REQUIRED WORK:
Repeat, please, only the lines from the top of the data down to the line with "at the origin."; include both of those lines.

━━━ DATA EXCERPT ━━━

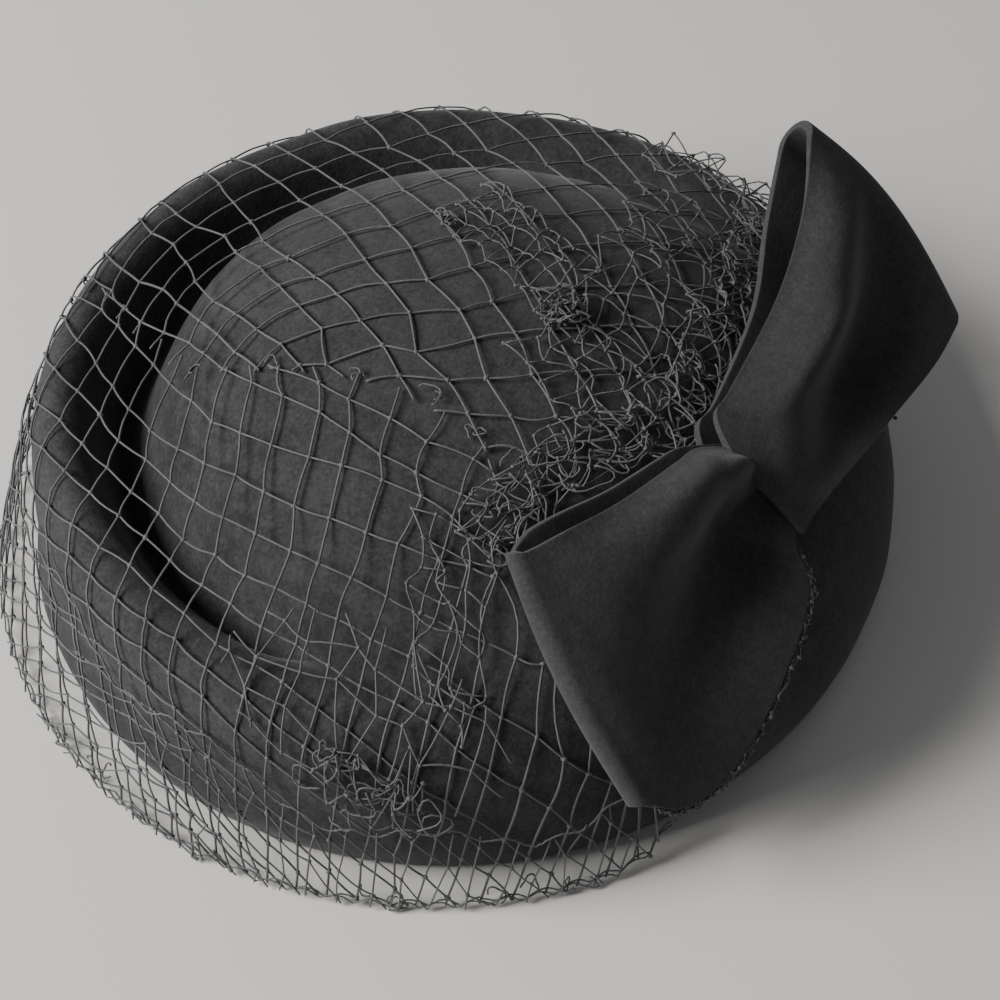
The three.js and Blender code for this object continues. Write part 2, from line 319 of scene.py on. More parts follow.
class Bench:
    """The operators that every piece is modelled with."""

    @staticmethod
    def only(piece: bpy.types.Object) -> None:
        """Leaves one object selected and active.

        Args:
            piece: The object.
        """
        if bpy.context.object is not None and bpy.context.object.mode != "OBJECT":
            bpy.ops.object.mode_set(mode="OBJECT")
        bpy.ops.object.select_all(action="DESELECT")
        piece.select_set(True)
        bpy.context.view_layer.objects.active = piece

    @staticmethod
    def link(name: str, data: bpy.types.ID) -> bpy.types.Object:
        """Puts new data into the scene as an object at the origin.

        Args:
            name: The object's name.
            data: Its mesh, curve, light or camera.

        Returns:
            The object.
        """
        piece = bpy.data.objects.new(name, data)
        bpy.context.scene.collection.objects.link(piece)
        return piece

    @classmethod
    def apply(cls, piece: bpy.types.Object, kind: str, **settings: Any) -> None:
        """Adds a modifier and applies it.

        Args:
            piece: The object it works on.
            kind: The modifier's type.
            settings: Its properties.
        """
        cls.only(piece)
        modifier = piece.modifiers.new(kind.title(), kind)
        for key, value in settings.items():
            setattr(modifier, key, value)
        bpy.ops.object.modifier_apply(modifier=modifier.name)

    @classmethod
    def merged_copy(cls, node: str, name: str) -> bpy.types.Object:
        """Copies a CAD node's mesh, merges its loose triangles and pairs them into quads.

        Args:
            node: The CAD node.
            name: The copy's name.

        Returns:
            The copy.
        """
        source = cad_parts[node]
        piece = cls.link(name, source.data.copy())
        piece.data.materials.clear()
        cls.only(piece)
        bpy.ops.object.mode_set(mode="EDIT")
        bpy.ops.mesh.select_all(action="SELECT")
        bpy.ops.mesh.remove_doubles(threshold=0.00002)
        fold, skew = math.radians(50), math.radians(60)
        bpy.ops.mesh.tris_convert_to_quads(face_threshold=fold, shape_threshold=skew)
        bpy.ops.object.mode_set(mode="OBJECT")
        return piece

    @staticmethod
    def points(piece: bpy.types.Object) -> np.ndarray:
        """A mesh's vertices as rows of x, y and z.

        Args:
            piece: The mesh object.

        Returns:
            The vertices in order.
        """
        flat = np.empty(len(piece.data.vertices) * 3)
        piece.data.vertices.foreach_get("co", flat)
        return flat.reshape(-1, 3)

    @staticmethod
    def set_points(piece: bpy.types.Object, points: np.ndarray) -> None:
        """Moves a mesh's vertices."""
        piece.data.vertices.foreach_set("co", points.ravel())
        piece.data.update()

    @classmethod
    def close(cls, piece: bpy.types.Object) -> None:
        """Merges a mesh's touching points and turns its faces outward.

        Args:
            piece: The mesh object.
        """
        cls.only(piece)
        bpy.ops.object.mode_set(mode="EDIT")
        bpy.ops.mesh.select_all(action="SELECT")
        bpy.ops.mesh.remove_doubles(threshold=0.000001)
        bpy.ops.mesh.normals_make_consistent(inside=False)
        bpy.ops.object.mode_set(mode="OBJECT")

    @classmethod
    def smooth(cls, piece: bpy.types.Object) -> None:
        """Shades a mesh smooth."""
        cls.only(piece)
        bpy.ops.object.shade_smooth()

    @staticmethod
    def dress(piece: bpy.types.Object, material: bpy.types.Material, slot: str, *nodes: str) -> None:
        """Gives a piece its finish and its body, hides the CAD nodes that it stands for, and logs its
        size.

        Args:
            piece: The finished piece.
            material: Its finish.
            slot: The material slot; not used.
            nodes: The CAD nodes that it stands for.
        """
        piece.data.materials.clear()
        piece.data.materials.append(material)
        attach(piece, BODY)
        if nodes:
            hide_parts(*nodes)
        triangles = sum(len(face.vertices) - 2 for face in piece.data.polygons)
        surface = sum(face.area for face in piece.data.polygons)
        log.info("%s: %d triangles, %.5f square metres of surface", piece.name, triangles, surface)


def smoothstep(value: np.ndarray | float) -> np.ndarray | float:
    """A value from 0 to 1 with soft ends."""
    held = np.clip(value, 0.0, 1.0)
    return held * held * (3 - 2 * held)


def catmull(values: np.ndarray, place: float) -> np.ndarray:
    """A Catmull-Rom value of a table's rows, held at its ends.

    Args:
        values: The rows.
        place: Where along them, in rows.

    Returns:
        The interpolated row.
    """
    last = len(values) - 1
    i = min(int(place), last - 1)
    f = place - i
    a, b, c, d = (values[max(0, min(last, i + k))] for k in (-1, 0, 1, 2))
    square, cube = 2 * a - 5 * b + 4 * c - d, 3 * b - a - 3 * c + d
    return 0.5 * (2 * b + (c - a) * f + square * f**2 + cube * f**3)


# ---------------------------------------------------------------- felt shell


@dataclass
class FeltShell:
    """The blocked shell: rolled rim, gutter and domed crown in one felt piece.

    Attributes:
        unevenness: How far hand blocking leaves the felt off its form, in metres.
        patch: The size of that unevenness in metres.
        finer: The size of the finer unevenness beside it.
        middle: The point that outward is told from.
        level: The height above the cut edge over which the unevenness comes in, in metres.
        groove: How much deeper the gutter is pressed where it runs out at the front, in metres.
        groove_turns: Where that stretch starts and ends, in degrees round the crown.
        groove_eases: Over how many degrees it comes in and goes out.
        groove_line: Its distance from the crown's middle, in metres.
        groove_drift: How much farther out it lies at its end.
        groove_bend: From which turn it moves out, and over how many degrees.
        groove_width: Half the groove's width in metres.
        groove_floor: The height below which the felt isn't pressed, and over what height it starts.
    """

    finish: FeltFinish
    unevenness: float = 0.0007
    patch: float = 0.035
    finer: float = 0.4
    middle: tuple[float, float, float] = (0.005, 0.0, 0.01)
    level: float = 0.01
    groove: float = 0.0055
    groove_turns: Span = (175.0, 287.0)
    groove_eases: Span = (40.0, 22.0)
    groove_line: float = 0.0757
    groove_drift: float = 0.0022
    groove_bend: Span = (252.0, 22.0)
    groove_width: float = 0.0034
    groove_floor: Span = (0.022, 0.008)

    def build(self) -> bpy.types.Object:
        """Builds the shell.

        Returns:
            The finished piece.
        """
        shell = Bench.merged_copy("felt_body", "felt_shell")
        Bench.apply(shell, "SUBSURF", levels=2, render_levels=2)
        self._settle(shell)
        Bench.smooth(shell)
        Bench.dress(shell, self.finish.material(), "felt", "felt_body")
        return shell

    def _settle(self, shell: bpy.types.Object) -> None:
        """Leaves the felt a little uneven, both faces together, and presses the gutter deeper.

        Args:
            shell: The subdivided shell.
        """
        points = Bench.points(shell)
        sizes = (self.patch, self.patch * self.finer)
        for k, p in enumerate(points):
            out = p - np.array(self.middle)
            out = out / np.linalg.norm(out)
            broad, close = (noise.noise(Vector(p / size)) for size in sizes)
            points[k] = p + out * (broad + 0.5 * close) * self.unevenness * smoothstep(p[2] / self.level)
        points[:, 2] -= self._pressed(points)
        points[:, 2] = np.maximum(points[:, 2], 0.0)
        Bench.set_points(shell, points)

    def _pressed(self, points: np.ndarray) -> np.ndarray:
        """How far each point goes down where the gutter is pressed deeper.

        Args:
            points: The shell's points.

        Returns:
            The depth at each point in metres.
        """
        around = points[:, :2] - np.array(HEART[:2])
        turn = np.degrees(np.arctan2(around[:, 1], around[:, 0])) % 360
        (start, end), (ease_in, ease_out) = self.groove_turns, self.groove_eases
        share = smoothstep((turn - start) / ease_in) * smoothstep((end - turn) / ease_out)
        bend, over = self.groove_bend
        line = self.groove_line + self.groove_drift * smoothstep((turn - bend) / over)
        narrow = np.exp(-(((np.linalg.norm(around, axis=1) - line) / self.groove_width) ** 2))
        floor, rise = self.groove_floor
        return self.groove * share * narrow * smoothstep((points[:, 2] - floor) / rise)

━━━

ANSWER TO THIS PROBLEM:
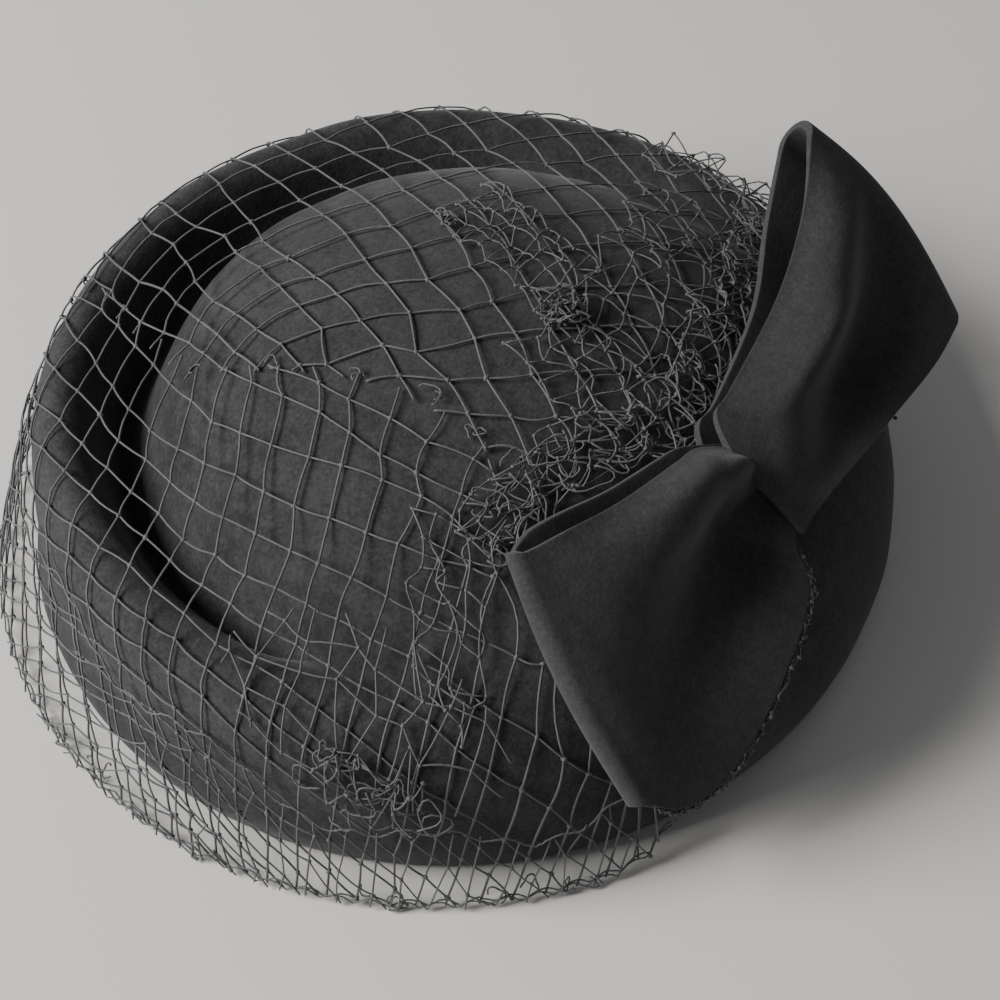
The three.js and Blender code for this object continues. Write part 2, from line 319 of scene.py on. More parts follow.
class Bench:
    """The operators that every piece is modelled with."""

    @staticmethod
    def only(piece: bpy.types.Object) -> None:
        """Leaves one object selected and active.

        Args:
            piece: The object.
        """
        if bpy.context.object is not None and bpy.context.object.mode != "OBJECT":
            bpy.ops.object.mode_set(mode="OBJECT")
        bpy.ops.object.select_all(action="DESELECT")
        piece.select_set(True)
        bpy.context.view_layer.objects.active = piece

    @staticmethod
    def link(name: str, data: bpy.types.ID) -> bpy.types.Object:
        """Puts new data into the scene as an object at the origin.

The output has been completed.